Calling the "Saving Private Ryan" incident "ludicrous, amazing and unthinkable," Leavitt said the FCC's actions are already having "an unbelievable chilling effect."
On other issues facing network television, Moonves noted that cable has become a force in siphoning audience share and that the broadcast networks are down four percent from last year.
"There's is no question that cable is hurting us," he said. "Ironically, it's not the big guys, but its the little guys who are eating away at us. The point 1s and the point 2s."
However, he noted that to draw the same audience size it takes 350 episodes of "Queer Eye For The Straight Guy" to equal one episode of "CSI." It takes 190 "Nip/Tucks" to equal one "CSI." And "Larry King Live," the highest rated program on CNN, wouldn't make the top one hundred on network television.
"I think there's a lot of misconception about how important cable is. But the highest episode of "The Sopranos" is watched by one third of the amount of people who watch 'CSI,'" he said.
He said ancillary television markets are getting much tighter. "Markets are drying up for syndicated sales. Many countries are limiting the number of American shows that can be sold in their countries. After markets are less than they were before."
On TiVo, he said it's here to stay and is something that every broadcaster must be aware of. Right now only four percent of Americans use TiVo, he said, but that number will grow dramatically in coming years.
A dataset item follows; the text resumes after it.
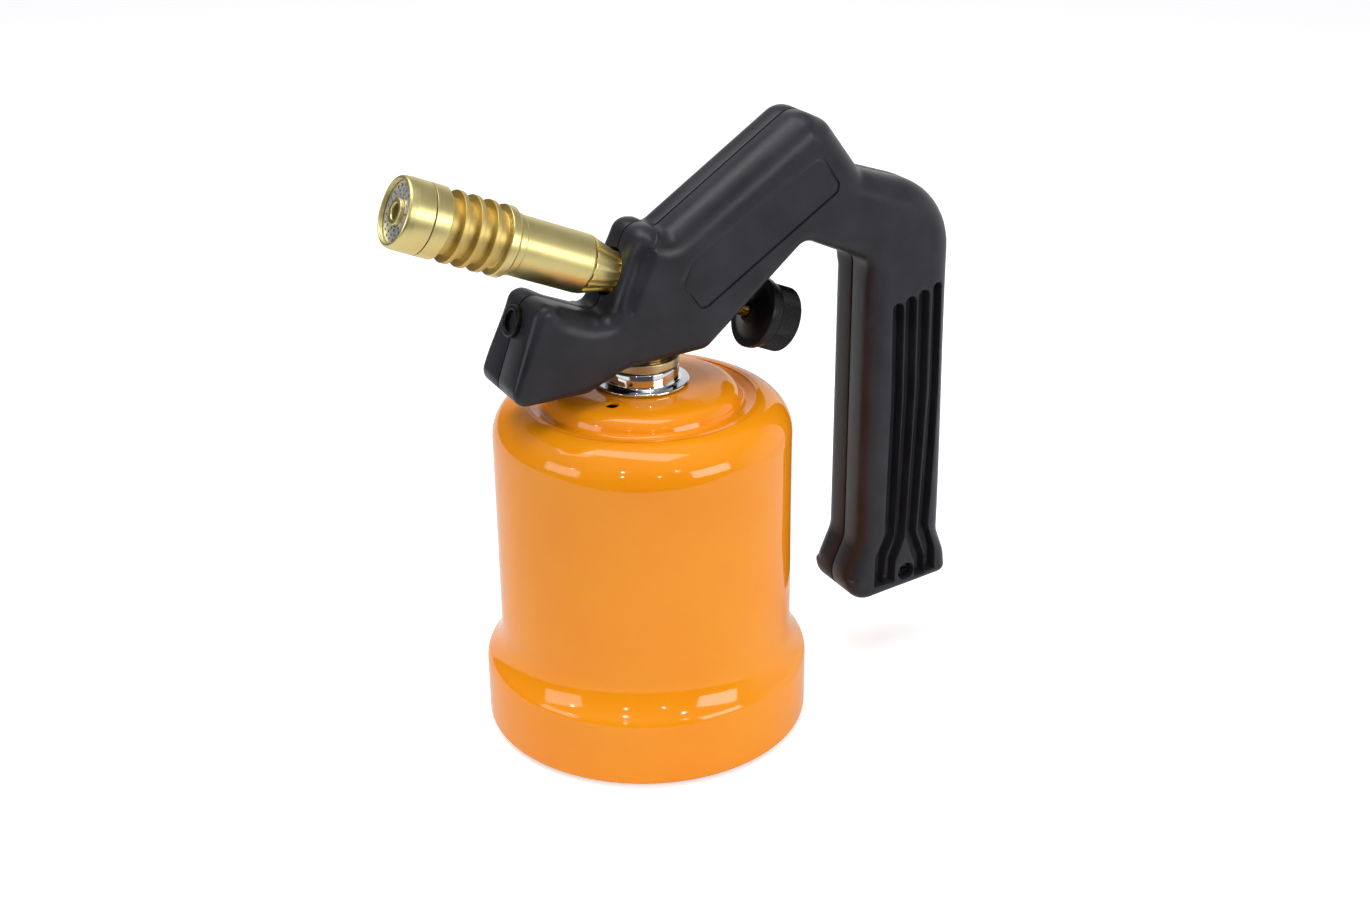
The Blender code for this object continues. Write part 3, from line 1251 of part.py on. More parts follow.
def build():
    for obj in list(bpy.data.objects):
        bpy.data.objects.remove(obj)
    tilt = Matrix.Rotation(AXIS_TILT - math.pi / 2, 4, 'Y')
    axis = empty("valve_axis", Matrix.Translation((0, 0, AXIS_HEIGHT)) @ tilt)
    nose = empty("nose_axis", nose_frame())

    make_casing()
    make_collar()
    make_backing_ring()
    make_bayonet_lugs()
    make_base_pan()
    make_cartridge()

    make_lock_ring()
    make_inlet_connector()
    make_needle()
    make_seal()
    make_filter()
    make_valve_body(axis)
    make_jet(axis)

    make_spindle(axis)
    make_o_ring(axis)
    make_packing_washer(axis)
    make_packing_nut(axis)
    make_knob(axis)
    make_knob_screw(axis)

    make_air_intake(axis)
    make_burner_tube(axis)
    make_finned_body(axis)
    make_mouth_cap(axis)
    make_flame_disc(axis)
    make_pilot_tube(axis)

    make_handle(axis, nose)
    make_handle_screw()
    make_nose_ring(nose)


build()
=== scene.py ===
"""Gas torch: the visible surfaces of a hand-held gas torch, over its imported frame.

Laid out as an add-on and run as a script. Lengths are in metres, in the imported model's
frame: +Z up, the canister's axis at the origin, the burner towards -X, the grip at +X.
Only tables of corners and the handle's own values are in millimetres: a corner is
(radius or across, up, fillet).
"""

import math

import bmesh
import bpy
import numpy as np
from bpy.props import FloatProperty, FloatVectorProperty, IntProperty, PointerProperty
from mathutils import Matrix, Vector
from mathutils.geometry import delaunay_2d_cdt


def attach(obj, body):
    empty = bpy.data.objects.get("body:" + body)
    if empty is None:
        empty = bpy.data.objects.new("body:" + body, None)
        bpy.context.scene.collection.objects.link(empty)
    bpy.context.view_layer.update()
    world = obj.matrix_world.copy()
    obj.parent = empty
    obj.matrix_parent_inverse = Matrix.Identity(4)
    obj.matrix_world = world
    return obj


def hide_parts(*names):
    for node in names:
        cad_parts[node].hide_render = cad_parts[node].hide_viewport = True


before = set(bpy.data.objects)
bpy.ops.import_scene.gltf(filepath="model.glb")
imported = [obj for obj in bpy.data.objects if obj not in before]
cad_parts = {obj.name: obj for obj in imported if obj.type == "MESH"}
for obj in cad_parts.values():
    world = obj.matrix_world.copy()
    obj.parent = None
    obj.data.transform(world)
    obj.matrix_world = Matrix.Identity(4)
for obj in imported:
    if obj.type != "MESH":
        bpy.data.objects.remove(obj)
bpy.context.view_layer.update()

bl_info = {
    "name": "Gas torch",
    "version": (1, 0, 0),
    "blender": (4, 5, 0),
    "location": "3D View > Sidebar > Torch",
    "description": "Builds the visible pieces of a hand-held gas torch",
    "category": "Add Mesh",
}

MM = 0.001
ARC_STEP = math.radians(7)
TURN_STEPS = 128
MERGE = 0.0005 * MM
SHARP = 35
LEAST_TURN = 0.001
ON_AXIS = 1e-7

# Burner, valve and knob share one axis, tilted up towards the mouth
AXIS_TILT = math.radians(23.2)
AXIS_HEIGHT = 147.7 * MM
BURNER_FRAME = (Matrix.Translation((0, 0, AXIS_HEIGHT))
                @ Matrix.Rotation(AXIS_TILT - math.pi / 2, 4, 'Y'))
UPRIGHT = Matrix.Identity(4)


# Colours and materials

# Noise lies mostly between these two values, so colours and roughness drift between them
TONE_LOW = 0.3
TONE_HIGH = 0.7


def to_linear(hex_colour):
    """An sRGB hex colour as the linear colour that shaders use."""
    channels = [int(hex_colour[i:i + 2], 16) / 255 for i in (0, 2, 4)]
    return [c / 12.92 if c <= 0.04045 else ((c + 0.055) / 1.055) ** 2.4 for c in channels]


def set_inputs(tree, node, inputs):
    """Set a node's inputs, or link them from sockets or from other nodes' first outputs."""
    for key, value in inputs.items():
        if isinstance(value, bpy.types.Node):
            value = value.outputs[0]
        if isinstance(value, bpy.types.NodeSocket):
            tree.links.new(value, node.inputs[key])
        else:
            node.inputs[key].default_value = value


def add_node(tree, kind, inputs=None, **settings):
    """Add a node with its settings, then set or link its inputs."""
    node = tree.nodes.new(kind)
    for name, value in settings.items():
        setattr(node, name, value)
    set_inputs(tree, node, inputs or {})
    return node


def new_material(name):
    """A node material, with its tree and its Principled shader."""
    material = bpy.data.materials.new(name)
    material.use_nodes = True
    tree = material.node_tree
    return material, tree, tree.nodes["Principled BSDF"]


def ramp_colours(node, stops):
    """Set a colour ramp's stops from (place, hex colour) pairs."""
    ramp = node.color_ramp
    while len(ramp.elements) > 1:
        ramp.elements.remove(ramp.elements[-1])
    for i, (place, colour) in enumerate(stops):
        element = ramp.elements[0] if i == 0 else ramp.elements.new(place)
        element.position = place
        element.color = (*to_linear(colour), 1)
    return node


def dress(tree, shader, tone, colours, relief, strength, depth, roughness, spread=0.0):
    """Give a shader two colours and a roughness that drift with a tone, and a relief."""
    colour = ramp_colours(add_node(tree, "ShaderNodeValToRGB", {"Fac": tone}),
                          [(TONE_LOW, colours[0]), (TONE_HIGH, colours[1])])
    bump = add_node(tree, "ShaderNodeBump", {
        "Height": relief, "Strength": strength, "Distance": depth})
    if spread:
        roughness = add_node(tree, "ShaderNodeMapRange", {
            "Value": tone, "From Min": TONE_LOW, "From Max": TONE_HIGH,
            "To Min": roughness - spread, "To Max": roughness + spread})
    set_inputs(tree, shader, {"Base Color": colour, "Normal": bump, "Roughness": roughness})


def enamel_material():
    """Stoved enamel on drawn steel: deep glossy orange with a faint orange-peel ripple."""
    material, tree, shader = new_material("stoved_enamel")
    place = add_node(tree, "ShaderNodeTexCoord").outputs["Object"]
    # The coat's thickness drifts in clouds about 36 mm wide
    tone = add_node(tree, "ShaderNodeTexNoise", {"Vector": place, "Scale": 28, "Detail": 3})
    # Orange peel has waves about 1.5 mm long, here a few micrometres high
    peel = add_node(tree, "ShaderNodeTexNoise", {
        "Vector": place, "Scale": 1 / (3.0 * MM), "Detail": 1})
    dress(tree, shader, tone, ("FB950A", "FC9C12"), peel, 0.05, 0.1 * MM, 0.07)
    shader.inputs["IOR"].default_value = 1.46
    return material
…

Though TiVo helps viewers skip commercials, Moonves said the overall amount of TV viewing will rise and there's evidence that people who use TiVo devices are among the more intense of television viewers. "There's an argument that TiVo might, in fact, help us."
That said, he predicted that the networks will redefine their relationship with advertisers. "Because of TiVo and other issues in the marketplace, we are going to have to use more product placement. We can be smart about it, integrate (products) in shows, and the future will be much brighter than just relying on a 30-second commercial spot."
Frank Beacham is an independent writer based in New York.